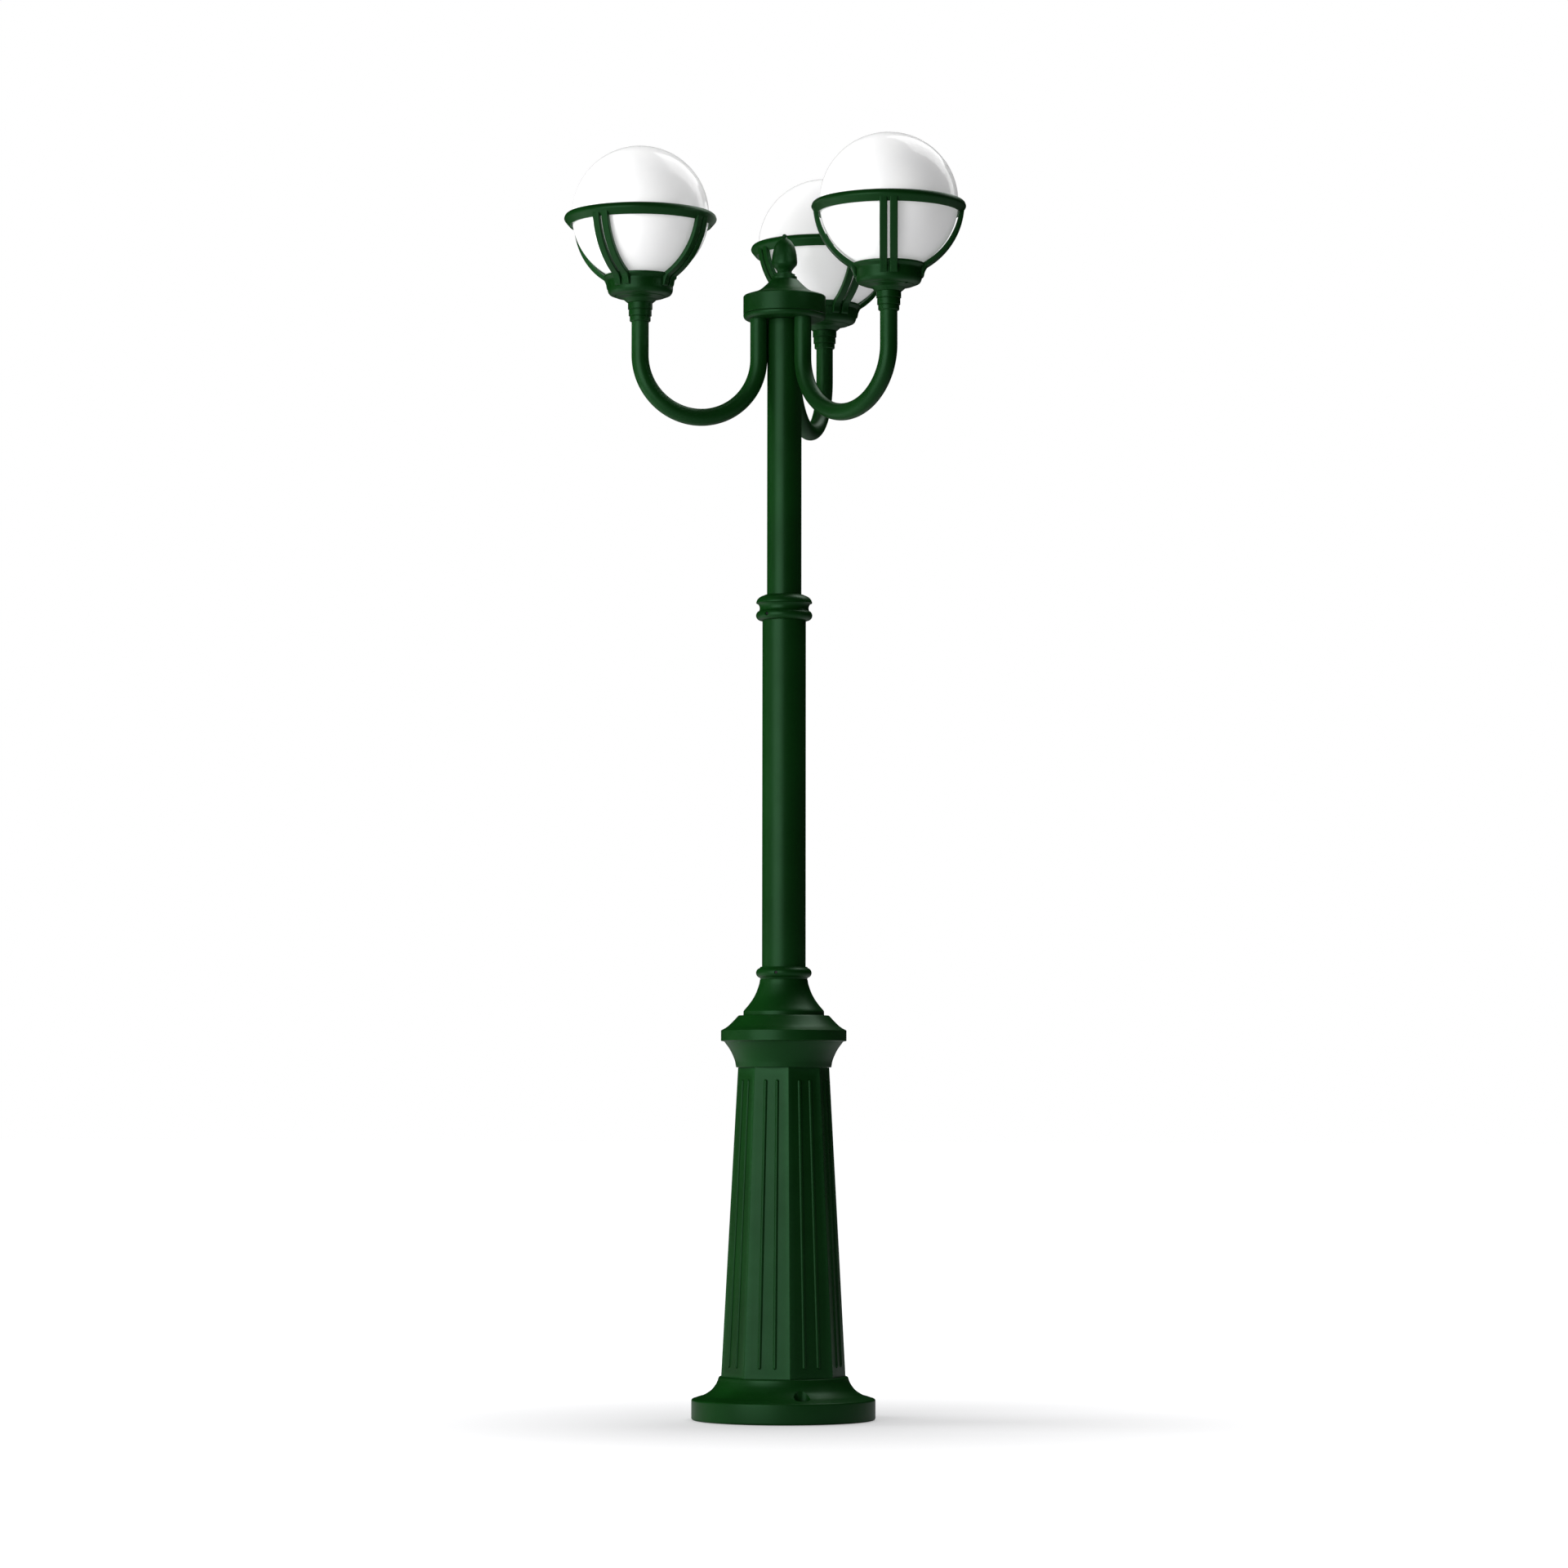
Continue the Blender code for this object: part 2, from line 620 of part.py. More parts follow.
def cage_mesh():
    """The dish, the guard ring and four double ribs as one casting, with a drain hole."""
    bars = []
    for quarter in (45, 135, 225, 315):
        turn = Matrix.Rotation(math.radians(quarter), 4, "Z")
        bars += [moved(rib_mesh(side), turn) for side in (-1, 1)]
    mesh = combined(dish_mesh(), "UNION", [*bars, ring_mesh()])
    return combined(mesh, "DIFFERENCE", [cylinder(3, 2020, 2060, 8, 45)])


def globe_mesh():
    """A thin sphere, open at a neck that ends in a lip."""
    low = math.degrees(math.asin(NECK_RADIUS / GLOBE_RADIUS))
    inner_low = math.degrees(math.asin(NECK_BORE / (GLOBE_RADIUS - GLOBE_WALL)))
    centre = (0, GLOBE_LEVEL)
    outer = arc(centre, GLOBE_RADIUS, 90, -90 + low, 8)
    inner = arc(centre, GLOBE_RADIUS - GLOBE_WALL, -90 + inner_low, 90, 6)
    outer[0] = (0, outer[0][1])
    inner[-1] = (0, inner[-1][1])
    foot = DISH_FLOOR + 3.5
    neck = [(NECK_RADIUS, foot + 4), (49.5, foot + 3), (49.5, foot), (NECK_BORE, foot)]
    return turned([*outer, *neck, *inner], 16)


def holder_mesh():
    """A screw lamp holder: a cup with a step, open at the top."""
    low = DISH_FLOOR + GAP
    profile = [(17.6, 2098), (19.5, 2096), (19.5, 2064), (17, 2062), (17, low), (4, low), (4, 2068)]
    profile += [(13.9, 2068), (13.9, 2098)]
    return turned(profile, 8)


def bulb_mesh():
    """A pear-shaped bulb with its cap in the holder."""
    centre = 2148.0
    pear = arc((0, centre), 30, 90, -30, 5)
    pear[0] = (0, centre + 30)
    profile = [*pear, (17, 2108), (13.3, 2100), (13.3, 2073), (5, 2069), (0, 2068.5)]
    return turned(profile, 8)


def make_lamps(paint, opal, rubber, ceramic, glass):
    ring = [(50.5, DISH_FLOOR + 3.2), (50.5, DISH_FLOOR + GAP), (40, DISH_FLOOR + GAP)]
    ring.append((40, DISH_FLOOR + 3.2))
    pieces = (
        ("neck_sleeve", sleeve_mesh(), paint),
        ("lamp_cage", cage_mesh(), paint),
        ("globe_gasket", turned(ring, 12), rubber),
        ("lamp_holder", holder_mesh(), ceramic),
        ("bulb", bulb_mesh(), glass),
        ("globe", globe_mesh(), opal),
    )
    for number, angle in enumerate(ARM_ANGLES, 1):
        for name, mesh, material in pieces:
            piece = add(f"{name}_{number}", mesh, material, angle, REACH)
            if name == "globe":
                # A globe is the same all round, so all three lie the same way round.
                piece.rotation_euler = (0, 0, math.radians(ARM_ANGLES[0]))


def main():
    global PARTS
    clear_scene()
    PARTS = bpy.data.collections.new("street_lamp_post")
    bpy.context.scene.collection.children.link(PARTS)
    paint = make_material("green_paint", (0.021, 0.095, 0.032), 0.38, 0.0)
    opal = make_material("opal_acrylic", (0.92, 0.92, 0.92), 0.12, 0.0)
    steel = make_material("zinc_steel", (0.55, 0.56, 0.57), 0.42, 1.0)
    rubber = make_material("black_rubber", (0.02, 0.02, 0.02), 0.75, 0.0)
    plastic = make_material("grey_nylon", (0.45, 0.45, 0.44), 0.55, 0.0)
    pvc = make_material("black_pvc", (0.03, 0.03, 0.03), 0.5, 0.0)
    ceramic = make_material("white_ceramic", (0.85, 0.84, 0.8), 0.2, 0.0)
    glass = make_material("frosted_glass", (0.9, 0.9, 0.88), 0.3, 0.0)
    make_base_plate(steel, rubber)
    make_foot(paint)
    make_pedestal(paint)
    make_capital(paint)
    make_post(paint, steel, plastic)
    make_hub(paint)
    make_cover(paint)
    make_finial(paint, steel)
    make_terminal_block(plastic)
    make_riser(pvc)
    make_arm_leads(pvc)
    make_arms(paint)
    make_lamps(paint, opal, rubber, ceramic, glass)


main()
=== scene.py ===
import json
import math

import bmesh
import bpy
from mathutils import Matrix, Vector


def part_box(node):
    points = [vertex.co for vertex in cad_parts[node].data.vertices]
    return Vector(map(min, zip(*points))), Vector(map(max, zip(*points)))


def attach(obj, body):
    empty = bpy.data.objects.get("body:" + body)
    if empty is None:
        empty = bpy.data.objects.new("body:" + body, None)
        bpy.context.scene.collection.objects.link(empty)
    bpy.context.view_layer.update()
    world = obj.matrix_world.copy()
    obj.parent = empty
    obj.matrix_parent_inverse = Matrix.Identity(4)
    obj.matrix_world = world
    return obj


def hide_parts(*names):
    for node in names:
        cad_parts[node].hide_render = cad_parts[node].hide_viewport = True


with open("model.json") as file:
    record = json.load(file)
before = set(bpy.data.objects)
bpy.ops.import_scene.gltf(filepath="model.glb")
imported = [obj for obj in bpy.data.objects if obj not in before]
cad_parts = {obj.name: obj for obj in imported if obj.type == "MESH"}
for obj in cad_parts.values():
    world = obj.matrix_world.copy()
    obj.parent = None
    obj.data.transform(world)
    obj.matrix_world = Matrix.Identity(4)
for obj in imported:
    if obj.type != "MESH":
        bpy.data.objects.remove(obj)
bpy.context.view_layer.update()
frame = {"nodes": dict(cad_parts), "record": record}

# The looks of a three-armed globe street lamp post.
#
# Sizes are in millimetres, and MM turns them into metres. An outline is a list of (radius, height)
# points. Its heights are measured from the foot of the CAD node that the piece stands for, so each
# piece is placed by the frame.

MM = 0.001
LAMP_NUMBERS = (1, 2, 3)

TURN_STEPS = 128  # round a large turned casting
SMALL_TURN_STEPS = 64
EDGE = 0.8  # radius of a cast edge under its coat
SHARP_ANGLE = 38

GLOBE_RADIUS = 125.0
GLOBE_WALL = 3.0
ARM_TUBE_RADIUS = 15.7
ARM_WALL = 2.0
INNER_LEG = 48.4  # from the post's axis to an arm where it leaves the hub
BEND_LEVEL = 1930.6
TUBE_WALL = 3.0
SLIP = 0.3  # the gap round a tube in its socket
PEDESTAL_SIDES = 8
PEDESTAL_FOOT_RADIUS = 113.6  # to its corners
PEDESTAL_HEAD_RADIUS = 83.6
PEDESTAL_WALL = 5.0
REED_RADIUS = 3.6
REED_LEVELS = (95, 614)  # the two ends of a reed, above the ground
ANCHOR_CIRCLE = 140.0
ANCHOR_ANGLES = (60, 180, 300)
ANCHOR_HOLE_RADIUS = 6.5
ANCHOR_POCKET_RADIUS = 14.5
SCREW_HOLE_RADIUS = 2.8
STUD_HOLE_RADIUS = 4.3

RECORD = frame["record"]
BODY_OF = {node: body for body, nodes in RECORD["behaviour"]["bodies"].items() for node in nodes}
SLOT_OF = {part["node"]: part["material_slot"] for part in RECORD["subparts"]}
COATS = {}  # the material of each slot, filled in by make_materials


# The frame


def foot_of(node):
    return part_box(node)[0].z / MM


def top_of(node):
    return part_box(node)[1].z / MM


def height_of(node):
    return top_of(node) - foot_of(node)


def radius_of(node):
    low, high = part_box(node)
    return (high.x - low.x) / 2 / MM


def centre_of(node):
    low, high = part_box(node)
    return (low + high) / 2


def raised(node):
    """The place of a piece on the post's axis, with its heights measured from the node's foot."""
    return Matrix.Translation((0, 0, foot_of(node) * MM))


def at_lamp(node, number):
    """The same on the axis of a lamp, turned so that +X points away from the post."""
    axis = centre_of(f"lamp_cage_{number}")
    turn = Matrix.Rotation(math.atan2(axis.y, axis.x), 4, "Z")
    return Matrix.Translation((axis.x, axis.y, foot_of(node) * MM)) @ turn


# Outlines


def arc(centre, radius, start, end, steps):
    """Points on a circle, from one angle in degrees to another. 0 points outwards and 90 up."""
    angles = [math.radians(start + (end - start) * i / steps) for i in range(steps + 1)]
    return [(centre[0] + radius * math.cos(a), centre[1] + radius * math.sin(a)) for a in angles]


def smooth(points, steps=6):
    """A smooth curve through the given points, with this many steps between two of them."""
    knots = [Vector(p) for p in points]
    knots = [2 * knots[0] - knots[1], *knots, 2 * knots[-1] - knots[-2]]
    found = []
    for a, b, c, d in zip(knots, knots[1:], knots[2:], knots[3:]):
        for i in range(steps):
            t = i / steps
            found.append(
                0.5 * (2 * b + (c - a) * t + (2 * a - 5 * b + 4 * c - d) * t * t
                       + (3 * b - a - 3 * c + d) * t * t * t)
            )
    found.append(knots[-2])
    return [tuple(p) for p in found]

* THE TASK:
Print exactly the run of lines that starts at the line with "make_hub(paint)" and ends at the line with "bpy.context.scene.collection.objects.link(empty)". Leave out every other line.

* SOLUTION FOR THIS PROBLEM:
    make_hub(paint)
    make_cover(paint)
    make_finial(paint, steel)
    make_terminal_block(plastic)
    make_riser(pvc)
    make_arm_leads(pvc)
    make_arms(paint)
    make_lamps(paint, opal, rubber, ceramic, glass)


main()
=== scene.py ===
import json
import math

import bmesh
import bpy
from mathutils import Matrix, Vector


def part_box(node):
    points = [vertex.co for vertex in cad_parts[node].data.vertices]
    return Vector(map(min, zip(*points))), Vector(map(max, zip(*points)))


def attach(obj, body):
    empty = bpy.data.objects.get("body:" + body)
    if empty is None:
        empty = bpy.data.objects.new("body:" + body, None)
        bpy.context.scene.collection.objects.link(empty)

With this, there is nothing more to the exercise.